%%

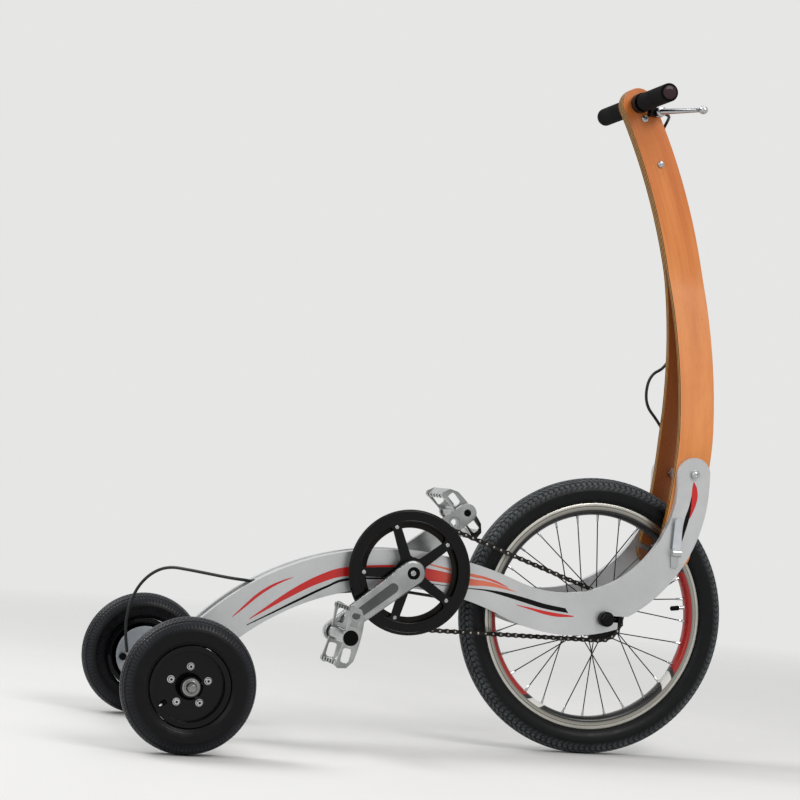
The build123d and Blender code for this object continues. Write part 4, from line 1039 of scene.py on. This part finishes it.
# Blade: share of its run, radius. The last six make the ball at its end.
blade_stages = [
    (-0.02, 3.2), (0.02, 4.6), (0.1, 5.2), (0.3, 4.7), (0.6, 4.1), (0.86, 3.6), (0.92, 3.6), (0.945, 4.8),
    (0.965, 6.0), (1.0, 6.9), (1.035, 6.0), (1.055, 4.4), (1.068, 1.6),
]
bracket_plate = [(0.1, 2.0), (7.4, 2.0), (8.4, 1.2), (8.4, -1.2), (7.4, -2.0), (0.1, -2.0)]
bracket_bolt = [(0.1, 2.4), (2.6, 2.2), (3.8, 1.0), (4.0, 0.0)]
grip_plug = [(0.2, 1.3), (5.0, 1.2), (8.6, 0.8), (10.8, 0.2), (11.6, -0.6)]


def brake_lever():
    """Tapered blade with a ball end, its pivot bracket, and the cable's barrel."""
    run = blade_tip - blade_root
    shares, radii = zip(*blade_stages)
    blade = Shape().tube([blade_root + run * share for share in shares], radii, 20)
    blade.piece("brake_blade_shaped", "handlebar", bright, "alloy", ["brake_blade"], 50.0)
    x, _, z = lever_pivot
    bracket = Shape()
    for y in (-44.0, -33.0):
        bracket.cap((x, y, z), bracket_plate, -1, 28)
    bracket.cap((x, -46.0, z), bracket_bolt, -1, 20)
    barrel = [lever_pivot + Vector(offset) for offset in ((5.0, 12.0, 0.0), (6.0, -4.0, 0.0))]
    bracket.tube(barrel, [4.6, 5.4], 16)
    bracket.piece("brake_bracket", "handlebar", bright, "alloy", (), 40.0)


def grip_plugs():
    """Dished plugs in the grips' outer ends."""
    plugs = Shape()
    for side, _ in sides:
        plugs.cap((bar_x, side * bar_end, bar_z), grip_plug, side)
    plugs.piece("grip_plugs", "handlebar", plug, "foam")


brake_lever()
grip_plugs()


# Stripes printed on the plates

print_lift = 0.16
stripe_rows = 96
stripe_across = 4


def plate_tree(name):
    """A look-up tree of one side plate."""
    mesh = nodes[f"side_plate_{name}"].data
    mesh.calc_loop_triangles()
    faces = [tuple(t.vertices) for t in mesh.loop_triangles]
    return BVHTree.FromPolygons([v.co.copy() for v in mesh.vertices], faces)


plate_trees = {name: plate_tree(name) for _, name in sides}


def stripe(name, finish, upper, lower):
    """A stripe between two smooth lines of (x, z), laid on both plates and straight over a hole."""
    edges = list(zip(smooth_line(upper, stripe_rows), smooth_line(lower, stripe_rows)))
    for side, label in sides:
        grid = []
        level = side * plate_outer_hub
        for a, b in edges:
            line = []
            for k in range(stripe_across + 1):
                x, z = a + (b - a) * k / stripe_across
                start = Vector((x * MM, side * 0.3, z * MM))
                hit = plate_trees[label].ray_cast(start, Vector((0, -side, 0)))[0]
                level = hit.y / MM if hit else level
                line.append((x, level + side * print_lift, z))
            grid.append(line)
        Shape().grid(grid, wrap_u=False).piece(f"{name}_{label}", "frame", finish, "frame_paint")


red = stripe_paint("stripe_red", (196, 20, 14))
red_fade = stripe_paint("stripe_red_fade", (196, 20, 14), (216, 112, 84), (front_x - 290.0, front_x - 205.0))
orange = stripe_paint("stripe_orange", (216, 112, 84), (200, 36, 28), (front_x - 215.0, front_x - 165.0))
ink = stripe_paint("stripe_black", (6, 6, 7), coat=0.1, specular=0.08)

stripes = [
    # name, finish, upper line, lower line, as (x from the front axle, z)
    ("stripe_thin", red,
     [(-596, 188.4), (-578, 208), (-560, 226.0), (-540, 240.4), (-520, 250.2), (-505, 255.4)],
     [(-595.6, 187.4), (-577, 204), (-558, 221.5), (-538.5, 236.4), (-520, 247.4), (-505, 254.8)]),
    ("stripe_main", red_fade,
     [(-569.4, 186.4), (-548.5, 203.4), (-507, 235.4), (-464, 261.4), (-419, 277.4), (-333, 285.9),
      (-278, 282.0), (-221, 272.4), (-199, 270.6), (-178, 266.8), (-148.5, 257.3)],
     [(-569.2, 185.4), (-548.0, 199.0), (-506, 225.2), (-463, 248.4), (-418, 263.0), (-331, 267.9),
      (-277, 263.4), (-220, 261.4), (-199, 262.4), (-178, 261.4), (-148.4, 256.7)]),
    ("stripe_upper", orange,
     [(-290, 291.5), (-221, 280.6), (-200, 277.4), (-179, 271.4), (-161, 263.0)],
     [(-290, 289.5), (-221, 275.6), (-200, 273.2), (-179, 268.2), (-161, 262.2)]),
    ("stripe_black_line", ink,
     [(-572.5, 177.2), (-537.5, 197.4), (-492.4, 223.6), (-452, 245.4), (-417, 259.8), (-331, 265.0),
      (-276, 260.0), (-223, 257.2)],
     [(-572.4, 175.8), (-537.3, 194.7), (-492.0, 219.6), (-451.5, 241.6), (-417, 255.8), (-331, 263.4),
      (-276, 258.8), (-222, 255.9)]),
    ("stripe_black_wave", ink,
     [(-223, 257.2), (-194, 257.0), (-165, 254.5), (-135, 249.0), (-103, 241.8), (-67.5, 236.8)],
     [(-222, 255.9), (-194, 254.4), (-164.6, 248.4), (-134.6, 241.2), (-102, 233.8), (-62, 229.4)]),
    ("stripe_red_wave", red,
     [(-147, 237.0), (-123.5, 233.8), (-102, 230.4), (-80, 228.0), (-52.9, 225.6)],
     [(-146.8, 236.2), (-123.3, 230.4), (-101.5, 225.0), (-79.4, 222.4), (-52.9, 223.8)]),
    ("leaf_red", red,
     [(137.3, 454.5), (143.4, 444.0), (145.6, 430.3), (143.6, 417.0), (139.0, 403.7), (134.9, 394.3)],
     [(137.0, 454.3), (135.4, 444.6), (135.0, 429.3), (134.8, 416.3), (134.4, 403.3), (134.3, 394.2)]),
    ("leaf_black", ink,
     [(135.6, 431.5), (135.9, 410.0), (133.9, 394.4), (130.4, 378.9), (126.9, 365.6), (124.6, 356.7)],
     [(135.2, 431.4), (131.5, 411.5), (126.9, 396.0), (124.3, 380.6), (123.6, 365.4), (124.0, 356.7)]),
]
for name, finish, *lines in stripes:
    stripe(name, finish, *[[(front_x + x, z) for x, z in line] for line in lines])


# Brake cable: one line in four lengths, two held by the bar and the frame, smooth over both joints

cable_r = 2.5
hinge_bend = 46.0
arm_y = 65.0
hub_y = plate_outer_hub + 3.0
drum_y = half_track - 32.0
rear_join = Vector((rear_x + 67.0, 42.0, 248.0))
rear_join_dir = Vector((-0.779, 0.622, 0.082))


def along_join(distance):
    """A point on the rear cable's line through its join."""
    return tuple(rear_join + rear_join_dir * distance)


bar_route = [
    (bar_x + 34.2, -28.0, bar_z - 13.0), (bar_x + 50.0, -26.0, bar_z - 14.0), (bar_x + 56.0, -4.0, bar_z - 19.0),
    (bar_x + 54.0, 16.5, bar_z - 36.0), (bar_x + 58.0, 15.5, bar_z - 90.0), (bar_x + 86.0, 15.5, bar_z - 168.0),
    (bar_x + 114.0, 16.5, bar_z - 264.0), (bar_x + 121.0, 27.5, bar_z - 350.0),
    (pivot_x - 22.0, 38.0, pivot_z + 176.0), (pivot_x - 52.0, 43.0, pivot_z + 160.0),
    (pivot_x - 54.0, 47.5, pivot_z + 112.0), (pivot_x - 26.0, 51.0, pivot_z + 84.0),
    (pivot_x - 4.0, arm_y - 9.0, pivot_z + 54.0), (pivot_x, arm_y + 4.0, pivot_z + 28.0),
]
frame_route = [
    (pivot_x, arm_y + 7.0, pivot_z), (pivot_x + 3.0, arm_y + 2.0, pivot_z - 38.0),
    (pivot_x + 1.0, arm_y + 0.8, pivot_z - 70.0), (pivot_x - 6.0, arm_y + 0.8, pivot_z - 118.0),
    (pivot_x - 17.0, arm_y + 1.5, pivot_z - 160.0), (front_x + 95.0, hub_y - 1.0, front_z + 54.0),
    (front_x + 55.0, hub_y, front_z + 32.0), (front_x, hub_y, front_z + 20.0),
    (front_x - 60.0, hub_y + 0.5, front_z + 12.0), (front_x - 110.0, hub_y, front_z + 8.0),
    (front_x - 170.0, hub_y - 14.5, front_z + 10.0), (front_x - 218.0, hub_y - 25.0, front_z + 8.0),
    (front_x - 262.0, hub_y - 44.0, front_z + 13.0), (crank_x - 10.0, 8.0, crank_z - 32.0),
    (crank_x - 78.0, 1.0, crank_z - 38.0), (crank_x - 130.0, 0.5, crank_z - 44.0),
    (crank_x - 196.0, 0.0, crank_z - 42.0), (crank_x - 240.0, 6.0, crank_z - 32.5), along_join(-42.0),
]
truck_route = [
    along_join(0.0), along_join(36.0), (rear_x + 8.0, 96.0, 253.0), (rear_x - 16.0, 130.0, 236.0),
    (rear_x - 33.0, 158.0, 205.0), (rear_x - 40.0, 178.0, 160.0), (rear_x - 36.0, drum_y - 14.0, 126.0),
    (rear_x - 31.0, drum_y - 9.0, 104.0),
]


def spline_points(route, per_span=10):
    """Points along the smooth spline whose control points are the route."""
    data = bpy.data.curves.new("route", "CURVE")
    data.dimensions = "3D"
    data.resolution_u = per_span
    spline = data.splines.new("NURBS")
    spline.points.add(len(route) - 1)
    for point, at in zip(spline.points, route):
        point.co = (at[0] * MM, at[1] * MM, at[2] * MM, 1.0)
    spline.order_u = 3
    spline.use_endpoint_u = True
    holder = bpy.data.objects.new("route", data)
    bpy.context.scene.collection.objects.link(holder)
    bpy.context.view_layer.update()
    mesh = bpy.data.meshes.new_from_object(holder)
    points = [v.co / MM for v in mesh.vertices]
    bpy.data.objects.remove(holder)
    return points


def cable(name, body, points, replaced=()):
    """One length of the cable, held by a body if one is given."""
    return Shape().tube(points, cable_r, 14).piece(name, body, cover, "cable_black", replaced)


def nearest(line, place):
    """The number of the point of a line that is nearest to a place."""
    return min(range(len(line)), key=lambda i: (line[i] - Vector(place)).length)


def cables():
    """The cable as four tubes: on the bar, along the frame, over the hinge and over to the truck."""
    line = spline_points(bar_route + frame_route + truck_route)
    hinge = nearest(line, frame_route[0])
    join = nearest(line, rear_join)
    before = max(i for i in range(hinge) if line[i].z > pivot_z + hinge_bend)
    after = min(i for i in range(hinge, join) if line[i].z < pivot_z - hinge_bend)
    cable("brake_cable_on_bar", "handlebar", line[: before + 1], ["brake_cable_bar"])
    cable("brake_cable_on_frame", "frame", line[after : join + 1], ["brake_cable_frame"])
    over = cable("brake_cable_at_hinge", None, line[before : after + 1])
    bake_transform(over)
    rear = cable("brake_cable_to_truck", None, line[join:], ["brake_cable_truck"])
    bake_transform(rear)


cables()


# Stage, light and camera. Their places and sizes are in metres.

floor_r = 9.0
floor_fade = (1.0, 3.2)
floor_tones = [(0.3, (0.74, 0.74, 0.735, 1)), (0.7, (0.76, 0.76, 0.755, 1))]
pale_world = (0.86, 0.86, 0.855, 1)
world_as_light = 0.42
world_as_seen = 0.92


def stage():
    """A pale floor that fades into the world's pale tone."""
    bpy.ops.mesh.primitive_circle_add(vertices=96, radius=floor_r, fill_type="NGON")
    floor = bpy.context.object
    floor.name = "floor"
    made = Finish("floor_pale", Roughness=0.9, Specular_IOR_Level=0.1)
    made.colour(made.ramp(made.noise(3.0, 2.0), floor_tones))
    away = made.node("ShaderNodeVectorMath", {0: made.place}, operation="LENGTH").outputs["Value"]
    clear = made.node("ShaderNodeBsdfTransparent").outputs[0]
    shares = {0: made.steps(away, *floor_fade), 1: made.shader.outputs[0], 2: clear}
    both = made.node("ShaderNodeMixShader", shares).outputs[0]
    connect(made.tree, made.tree.nodes["Material Output"].inputs["Surface"], both)
    floor.data.materials.append(made.material)


def world():
    """Pale surroundings, dimmer as light than to the camera and in reflections."""
    made = bpy.data.worlds.new("studio")
    bpy.context.scene.world = made
    made.use_nodes = True
    tree = made.node_tree
    rays = add_node(tree, "ShaderNodeLightPath").outputs
    seen = rays["Is Camera Ray"]
    for kind in ("Is Glossy Ray", "Is Transmission Ray"):
        seen = add_node(tree, "ShaderNodeMath", {0: seen, 1: rays[kind]}, operation="MAXIMUM").outputs[0]
    ends = {"Value": seen, "To Min": world_as_light, "To Max": world_as_seen}
    strength = add_node(tree, "ShaderNodeMapRange", ends).outputs["Result"]
    ground = tree.nodes["Background"].inputs
    connect(tree, ground["Color"], pale_world)
    connect(tree, ground["Strength"], strength)


def turned_lens(name, data, at, turn):
    """A lamp or camera at a place, linked to the scene."""
    made = bpy.data.objects.new(name, data)
    made.matrix_world = Matrix.Translation(at) @ turn.to_4x4()
    bpy.context.scene.collection.objects.link(made)
    return made


def lamp(name, at, aim_z, size, power, colour=(1, 1, 1)):
    """A square area lamp aimed at a height over the origin."""
    data = bpy.data.lights.new(name, "AREA")
    data.shape = "SQUARE"
    data.size = size
    data.energy = power
    data.color = colour
    aim = Vector((0, 0, aim_z)) - Vector(at)
    turned_lens(name, data, at, aim.to_track_quat("-Z", "Y").to_matrix())


# Camera solved from the photograph: place in metres, angles in degrees, focal length in pixels of 800
camera_at = (-0.95618, -3.39177, 0.43451)
camera_yaw = 14.72
camera_pitch = 1.83
camera_roll = 4.59
focal_pixels = 2199.21
image_pixels = 800.0
sensor = 36.0


def camera():
    """The photograph's camera."""
    yaw, pitch, roll = (radians(v) for v in (camera_yaw, camera_pitch, camera_roll))
    ahead = Vector((sin(yaw) * cos(pitch), cos(yaw) * cos(pitch), sin(pitch)))
    level = Vector((cos(yaw), -sin(yaw), 0))
    up = level.cross(ahead)
    right = level * cos(roll) + up * sin(roll)
    above = up * cos(roll) - level * sin(roll)
    data = bpy.data.cameras.new("camera")
    data.sensor_width = sensor
    data.lens = focal_pixels * sensor / image_pixels
    turn = Matrix((right, above, -ahead)).transposed()
    bpy.context.scene.camera = turned_lens("camera", data, camera_at, turn)


stage()
world()
lamp("key", (1.2, -2.8, 2.8), 0.4, 1.6, 60.0, (1.0, 0.98, 0.95))
lamp("fill", (-3.0, -2.0, 1.8), 0.4, 2.4, 20.0)
lamp("edge", (-2.2, 1.0, 2.9), 0.4, 1.6, 62.0)
lamp("top", (0.2, 0.0, 3.4), 0.3, 2.6, 24.0)
camera()
bpy.context.scene.view_settings.view_transform = "Standard"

%%

Set down each line of the material verbatim, from the first line through the line that contains "0.2), (11.6, -0.6)]".

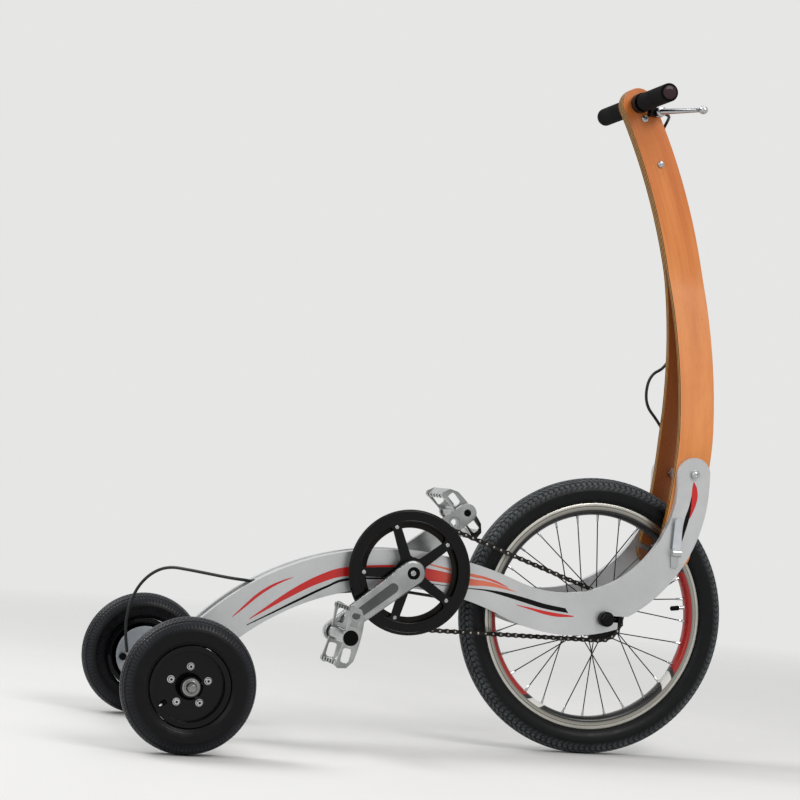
The build123d and Blender code for this object continues. Write part 4, from line 1039 of scene.py on. This part finishes it.
# Blade: share of its run, radius. The last six make the ball at its end.
blade_stages = [
    (-0.02, 3.2), (0.02, 4.6), (0.1, 5.2), (0.3, 4.7), (0.6, 4.1), (0.86, 3.6), (0.92, 3.6), (0.945, 4.8),
    (0.965, 6.0), (1.0, 6.9), (1.035, 6.0), (1.055, 4.4), (1.068, 1.6),
]
bracket_plate = [(0.1, 2.0), (7.4, 2.0), (8.4, 1.2), (8.4, -1.2), (7.4, -2.0), (0.1, -2.0)]
bracket_bolt = [(0.1, 2.4), (2.6, 2.2), (3.8, 1.0), (4.0, 0.0)]
grip_plug = [(0.2, 1.3), (5.0, 1.2), (8.6, 0.8), (10.8, 0.2), (11.6, -0.6)]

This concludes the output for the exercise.